Cayman Islands revised anti-money laundering regulation – One year on
By Matthew Queree, Indos Financial Limited
Published: 27 September 2019
On 30th September 2018, the Cayman Islands introduced revised anti-money laundering and counter terrorist financing legislation. This AML legislation was in response to Financial Action Task Force (FATF) recommendations to combat money laundering and terrorist financing and formed part of a wider overhaul of financial regulation to protect the integrity and reputation of the Cayman Islands. As the first anniversary of the new legislation approaches, we review how the industry has responded and what changes may lie ahead.
Approaches to compliance
A key requirement of the legislation was for all funds that conduct “relevant financial business” in the Cayman Islands to appoint an AML Compliance Officer, Money Laundering Reporting Officer and a Deputy MLRO. These roles could be outsourced to individuals outside the Cayman Islands, but strict standards were set out requiring individuals to be independent of the fund, experienced and able to dedicate sufficient time to the duties.
A variety of approaches to compliance have been taken. Some funds have looked to their managers to perform the roles in-house, although this has generally been dependent on the ability of the individuals to dedicate sufficient time to discharge the obligations. Many funds appointed their existing administrator to perform the roles, partly due to the ease of the transition to meet the new requirements and the ability to leverage the existing AML processes in place. However, several fund administrators decided not to provide the service. The final approach taken has been to appoint a third-party service provider that is independent of the fund, the manager and the fund administrator.
Many industry participants were initially sceptical of the value that would be derived from the new requirements. This was especially the case for funds that already appoint a third-party administrator to conduct investor AML checks. Fund directors and managers comment that the legislation has, in some instances, added more comfort and value that they had been expecting. This feedback is however dependent on the firms and models employed, since some AML providers are reported to have been relying heavily on confirmations from the fund administrator that procedures are being carried out, whereas others have been more thorough, reviewing procedures, transactions and investors themselves.
Independence and capacity
Echoing other areas in the funds industry, there has been growing demand amongst fund boards for independent oversight and review in order to add value to this mandatory AML requirement. Notably, some boards have questioned the independence of fund administrators when fulfilling the MLRO functions, and the robustness of a model whereby the fund administrator is monitoring its own activities. Fund boards are also starting to reflect on the capacity and the ability for MLRO officers to adequately discharge their duties when they are appointed by numerous funds.

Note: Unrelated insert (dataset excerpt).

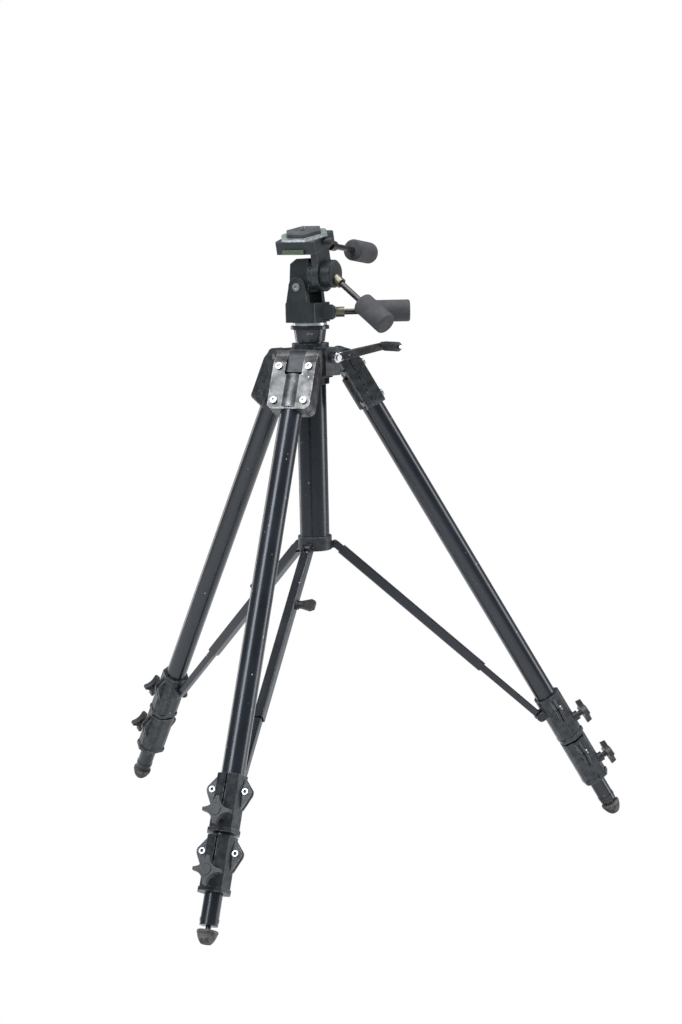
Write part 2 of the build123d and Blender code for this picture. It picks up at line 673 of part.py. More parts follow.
with BuildPart() as crank_grip:
    with BuildSketch(grip_plane.offset(arm_thickness / 2 + seat)):
        Circle(crank_grip_r)
        Circle(2.5 + running, mode=Mode.SUBTRACT)
    extrude(amount=crank_grip_length)
    fillet(crank_grip.edges().filter_by(GeomType.CIRCLE).group_by(SortBy.RADIUS)[-1], 1.5)
place(crank_grip.part, "crank_grip")

# ---------------------------------------------------------------- head
head_x = Vector(1, 0, 0).rotate(Axis.Z, head_azimuth)
head_frame = Plane(origin=(0, column_y, 0), x_dir=head_x, z_dir=(0, 0, 1))


def on_head(piece, name):
    """Write a piece that was modelled in the head's frame: X along the tilt drum, Z up."""
    save(piece.moved(head_frame.location), name)


def handle_axis(start, azimuth, elevation):
    """Plane across a handle's rod, at the rod's root."""
    direction = Vector(math.cos(math.radians(elevation)), 0, math.sin(math.radians(elevation)))
    return Plane(origin=start, z_dir=direction.rotate(Axis.Z, azimuth))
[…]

Strong AML practices but weaknesses exist
Adoption of Cayman Islands Standards
Due to the outsourced nature of operations for the majority of Cayman Islands domiciled funds, the introduction of the AML legislation created a conflict in compliance standards between those set out in the CIMA AML regulations and those imposed by regulators in the jurisdiction of the fund administrator.
Initially, many administrators operating outside the Cayman Islands continued to rely upon the domestic compliance standards set out by their respective regulators, regardless of whether those standards were less stringent than those set out by the AML Legislation. Despite the difference in standards, the administrators continued to rely upon the “Equivalent Jurisdiction” status rather than uplift existing policies and change processes to accommodate. However, as the one-year anniversary approaches we are starting to see a number of administrators review and enhance their AML and compliance policies to meet the Cayman Islands standards.
CIMA – Additional AML / CFT Reporting
In March, the FATF issued a report on the Cayman Islands anti-money laundering and counter-terrorist financing measures whereby the Cayman Islands regulator, CIMA, was both commended for its efforts and highly regulated regime but also criticised for deficiencies in how rules and regulations are being followed in practice. One area that came under criticism was the potential exploitation of entities registered as ‘Excluded Persons’ under CIMA’s Securities Investment Business Law (2019 Revision) (SIBL). CIMA has recently looked to address this by requesting all SIBL Excluded Persons to complete two AML/CFT reporting forms, providing information on the clients and activities of SIBL entities, together with their compliance systems and controls.
The granularity of the forms, which includes key data points such as client and customer risk, copies of policies and procedures, staff training requirements and AML controls clearly shows the level of the information CIMA is looking to collate in order to address the FATF findings and create a robust compliance framework. As the Cayman Islands remains under the spotlight as a member FATF jurisdiction, it is expected that CIMA will continue to perform data gathering and compliance monitoring around AML practices.
The Cayman Islands efforts to combat money laundering and terrorist financing are commendable and set a high standard for compliance and regulation. However, following FATF’s mutual evaluation in March 2019, enforcement is likely to become a hot topic in the future. As a result, firms and funds that are not compliant with the AML legislation, should expect greater scrutiny and there is likely to be an increase in enforcement proceedings to address the concerns raised by the FATF.